Australia has applied for its own national self-exclusion register that will help fight and control gambling addiction. The project is led by Engine Australia, the developer of the United Kingdom’s GAMSTOP system. The self-exclusion register for gambling is set to be completed by mid-2022.
The register will cover all online and phone betting services, enabling customers to put a stop to their gambling practices for a particular period of time. Gamblers will have the chance to exclude themselves for 1–3 months — or even permanently — from all licensed interactive gambling services through a single process.
Horse racing and sports bettors will have the option to exclude themselves from any betting practices through their PCs and mobile devices for a minimum of one month.
Furthermore, providers will be prohibited from directly advertising their products and wagering practices to the self-excluded users.
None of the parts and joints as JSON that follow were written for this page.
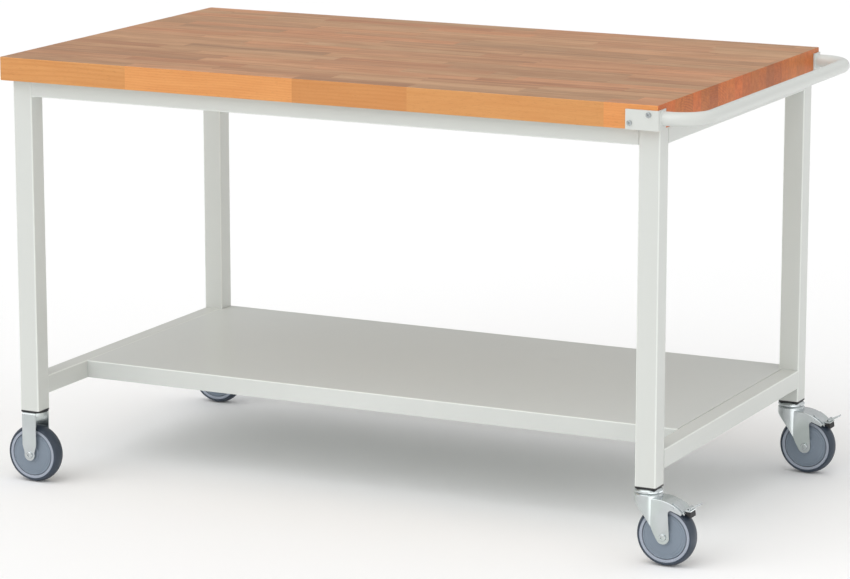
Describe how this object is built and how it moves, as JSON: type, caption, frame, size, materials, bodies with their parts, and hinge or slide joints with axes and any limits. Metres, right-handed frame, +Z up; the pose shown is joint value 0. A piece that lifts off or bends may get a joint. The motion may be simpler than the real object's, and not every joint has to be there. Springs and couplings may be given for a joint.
{
  "type": "mobile workbench",
  "caption": "Mobile workbench: solid wood top on a welded tube frame with a lower steel shelf, a push handle at one end, braked swivel casters under it and fixed casters opposite.",
  "frame": {"origin": "on the floor, under the centre of the overall bounding box", "axes": "+X along the bench towards the push handle, -Y is the front, +Z up"},
  "size_m": [1.619, 0.912, 0.93],
  "materials": {
    "beech": "oiled edge-glued beech",
    "frame_paint": "light grey powder coat",
    "zinc_steel": "bright zinc plate",
    "bearing_steel": "ground steel",
    "tyre_rubber": "dark blue-grey elastic rubber",
    "rim_plastic": "grey moulded plastic",
    "guard_plastic": "blue-grey moulded plastic",
    "black_plastic": "black moulded plastic",
    "brake_rubber": "black rubber"
  },
  "bodies": {
    "root": {"axle_front_left": "zinc_steel", "axle_rear_left": "zinc_steel", "axle_tube_front_left": "zinc_steel", "axle_tube_rear_left": "zinc_steel", "caster_bolts": "zinc_steel", "fixed_fork_front_left": "zinc_steel", "fixed_fork_rear_left": "zinc_steel", "fixing_tabs": "frame_paint", "handle_bracket_front": "frame_paint", "handle_bracket_rear": "frame_paint", "handle_screws": "zinc_steel", "leg_front_left": "frame_paint", "leg_front_right": "frame_paint", "leg_inserts": "black_plastic", "leg_rear_left": "frame_paint", "leg_rear_right": "frame_paint", "push_handle": "frame_paint", "shelf_screws": "zinc_steel", "shelf_stiffener": "frame_paint", "shelf_tray": "frame_paint", "side_rail_left": "frame_paint", "side_rail_right": "frame_paint", "swivel_balls": "bearing_steel", "swivel_head_front_right": "zinc_steel", "swivel_head_rear_right": "zinc_steel", "top_rail_front": "frame_paint", "top_rail_left": "frame_paint", "top_rail_rear": "frame_paint", "top_rail_right": "frame_paint", "worktop": "beech", "worktop_screws": "zinc_steel"},
    "wheel_front_right": {"tyre_front_right": "tyre_rubber", "wheel_core_front_right": "rim_plastic", "thread_guards_front_right": "guard_plastic", "wheel_bearings_front_right": "bearing_steel"},
    "wheel_rear_right": {"tyre_rear_right": "tyre_rubber", "wheel_core_rear_right": "rim_plastic", "thread_guards_rear_right": "guard_plastic", "wheel_bearings_rear_right": "bearing_steel"},
    "wheel_front_left": {"tyre_front_left": "tyre_rubber", "wheel_core_front_left": "rim_plastic", "thread_guards_front_left": "guard_plastic", "wheel_bearings_front_left": "bearing_steel"},
    "wheel_rear_left": {"tyre_rear_left": "tyre_rubber", "wheel_core_rear_left": "rim_plastic", "thread_guards_rear_left": "guard_plastic", "wheel_bearings_rear_left": "bearing_steel"},
    "fork_front_right": {"swivel_fork_front_right": "zinc_steel", "axle_tube_front_right": "zinc_steel", "axle_front_right": "zinc_steel", "pedal_pin_front_right": "zinc_steel"},
    "pedal_front_right": {"brake_pedal_front_right": "zinc_steel", "brake_pad_front_right": "brake_rubber"},
    "fork_rear_right": {"swivel_fork_rear_right": "zinc_steel", "axle_tube_rear_right": "zinc_steel", "axle_rear_right": "zinc_steel", "pedal_pin_rear_right": "zinc_steel"},
    "pedal_rear_right": {"brake_pedal_rear_right": "zinc_steel", "brake_pad_rear_right": "brake_rubber"}
  },
  "joints": [
    {"name": "wheel_spin_front_left", "type": "hinge", "parent": "root", "child": "wheel_front_left", "pos_m": [-0.747, -0.4025, 0.0625], "axis": [0, 1, 0], "continuous": true},
    {"name": "wheel_spin_rear_left", "type": "hinge", "parent": "root", "child": "wheel_rear_left", "pos_m": [-0.747, 0.4025, 0.0625], "axis": [0, 1, 0], "continuous": true},
    {"name": "swivel_front_right", "type": "hinge", "parent": "root", "child": "fork_front_right", "pos_m": [0.688, -0.4025, 0.147], "axis": [0, 0, 1], "continuous": true},
    {"name": "wheel_spin_front_right", "type": "hinge", "parent": "fork_front_right", "child": "wheel_front_right", "pos_m": [0.728, -0.4025, 0.0625], "axis": [0, 1, 0], "continuous": true},
    {"name": "brake_front_right", "type": "hinge", "parent": "fork_front_right", "child": "pedal_front_right", "pos_m": [0.748, -0.4025, 0.125], "axis": [0, 1, 0], "range_deg": [0, 9]},
    {"name": "swivel_rear_right", "type": "hinge", "parent": "root", "child": "fork_rear_right", "pos_m": [0.688, 0.4025, 0.147], "axis": [0, 0, 1], "continuous": true},
    {"name": "wheel_spin_rear_right", "type": "hinge", "parent": "fork_rear_right", "child": "wheel_rear_right", "pos_m": [0.728, 0.4025, 0.0625], "axis": [0, 1, 0], "continuous": true},
    {"name": "brake_rear_right", "type": "hinge", "parent": "fork_rear_right", "child": "pedal_rear_right", "pos_m": [0.748, 0.4025, 0.125], "axis": [0, 1, 0], "range_deg": [0, 9]}
  ]
}
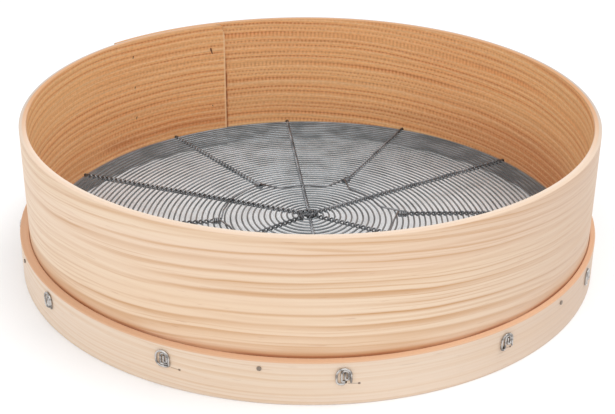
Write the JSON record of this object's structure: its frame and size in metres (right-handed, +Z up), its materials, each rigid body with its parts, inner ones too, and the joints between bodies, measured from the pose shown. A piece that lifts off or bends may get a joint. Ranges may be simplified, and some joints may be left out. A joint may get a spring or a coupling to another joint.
{
  "type": "sieve",
  "caption": "Round bentwood sieve: a lapped wooden hoop with a nailed foot band and a crowned spiral wire screen bound by radial wires near its base.",
  "frame": {"origin": "centre of the base, on the surface that the foot band and the rim hoop stand on", "axes": "+Z up along the hoop axis; -Y towards the front of the picture, +X to its right"},
  "size_m": [0.4152, 0.4152, 0.109],
  "materials": {
    "rim_wood": "bare planed softwood strip with tan grain bands, deeper orange inside",
    "band_wood": "bare planed softwood strip, paler than the rim",
    "spiral_steel": "bright drawn steel wire",
    "rib_steel": "dull grey steel wire",
    "nail_steel": "dark bare steel nail"
  },
  "bodies": {
    "root": {"rim_hoop": "rim_wood", "foot_band": "band_wood", "spiral_wire_1": "spiral_steel", "spiral_wire_2": "spiral_steel", "spiral_wire_3": "spiral_steel", "long_rib_wire_1": "rib_steel", "long_rib_wire_2": "rib_steel", "long_rib_wire_3": "rib_steel", "long_rib_wire_4": "rib_steel", "long_rib_wire_5": "rib_steel", "long_rib_wire_6": "rib_steel", "short_rib_wire_1": "rib_steel", "short_rib_wire_2": "rib_steel", "short_rib_wire_3": "rib_steel", "short_rib_wire_4": "rib_steel", "short_rib_wire_5": "rib_steel", "short_rib_wire_6": "rib_steel", "foot_nail_1": "nail_steel", "foot_nail_2": "nail_steel", "foot_nail_3": "nail_steel", "foot_nail_4": "nail_steel", "foot_nail_5": "nail_steel", "foot_nail_6": "nail_steel", "rim_lap_nail_1": "nail_steel", "rim_lap_nail_2": "nail_steel", "rim_lap_nail_3": "nail_steel", "rim_lap_nail_4": "nail_steel", "rim_lap_nail_5": "nail_steel", "band_lap_nail_1": "nail_steel", "band_lap_nail_2": "nail_steel"}
  },
  "joints": []
}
The choice to opt for Engine Australia came 18 months after the Australian parliament passed the legislation to approve the creation of the register. The Australian Communications and Media Authority (ACMA) chose the renowned GAMSTOP developer due to its highly respected practices and status.
The operators are yet to sit down with the developer to discuss the design and rules of the register.
ACMA Chair, Nerida O’Loughlin, has said that the register is expected to make a significant difference for anyone wanting to change their gambling habits. At the same time, it will complement the existing customer protection measures. She has added that if a user decides to activate the self-exclusion option, the register is then required to close the player’s account, return their money, and stop any further advertising or promotion to that particular user. O’Loughlin has concluded that the register will be well designed by trustworthy developers who are behind the UK’s biggest self-exclusion scheme, GAMSTOP.
ACMA will now consult the providers who will help during the process of register development. O’Loughlin has stated that the ACMA will get in touch with the people in the interactive wagering industry to talk about the design and future rules of the register. She has added that ACMA plans on working with advocacy groups and consumers to make sure the register meets users’ needs. This also includes placing robust safeguards to protect users from possible threats and privacy concerns.
Naturally, while the register is going through the last stages of implementation, players can still contact their wagering providers if they’re interested in self-exclusion schemes. They can also register with similar existing programs, like the one promoted by the Northern Territory Racing Commission. This Commission has been covering many large corporate bookmakers in Australia for years.
The service is expected to launch by mid-2022.